MAILBOX: Shell saga – seismic survey will drive marine life away, but they will return

The debate surrounding Shells plan to conduct seismic surveys on South Africas Wild Coast is hotly contested. Outraged environmentalists have not taken the news lying down, with social media buzzing with commentary and protest. According to various news sources, several fuel stations have dropped the Netherlands-based oil and gas company over the commotion. A number of voices from the BizNews community have spoken up, providing their opinion on the issue. The latest, reader Paul Naish, notes There is no doubt that the seismic survey will affect marine life and drive them away from the area. However, they will return once the seismic activity has ended. Naish has worked on the Gulf of Guinea and remarks that oil companies go to great lengths to avoid any form of pollution. Citing the BP fiasco in the Gulf of Mexico, he warns, that when something goes wrong, it can go horribly wrong and in those situations, the oil companies are responsible for wide scale pollution.

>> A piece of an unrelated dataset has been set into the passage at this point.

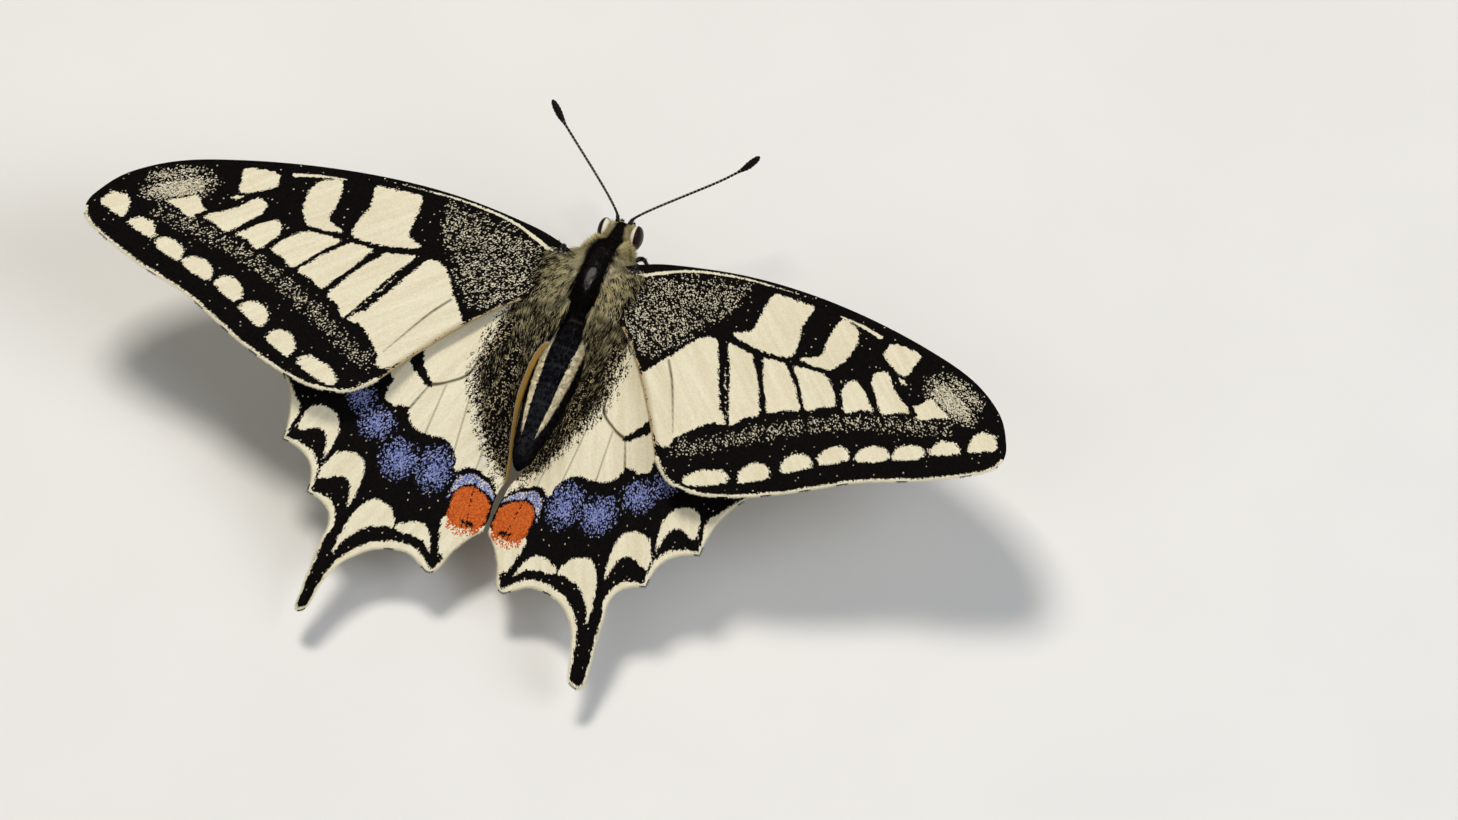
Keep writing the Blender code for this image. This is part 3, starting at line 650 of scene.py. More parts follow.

I have just watched the video clip (see above) and there is no doubt the seismic survey will affect marine life and drive the whales away from the area. However, they will return once the seismic activity has ended. One of the perks of working in the Gulf of Guinea was the whale activity all around us. The cows would move into the area to give birth and we would often see a mother and baby swimming past in the crystal clear waters.

The floating offshore production facility on which I worked attracted all sorts of marine life and I would spend my lunch breaks looking down from the deck at the activity below. I have attached a couple of photographs of the whales. In the second, they are slapping the surface of the water with their tails. I once counted a whale making 12 slaps in quick succession.

After 17 years of working for oil companies, I can tell you that they go to great lengths to avoid any form of pollution. However, when something goes wrong  – as it did for BP in the Gulf of Mexico  – then it can go horribly wrong and in those situations, the oil companies are indeed responsible for wide scale pollution.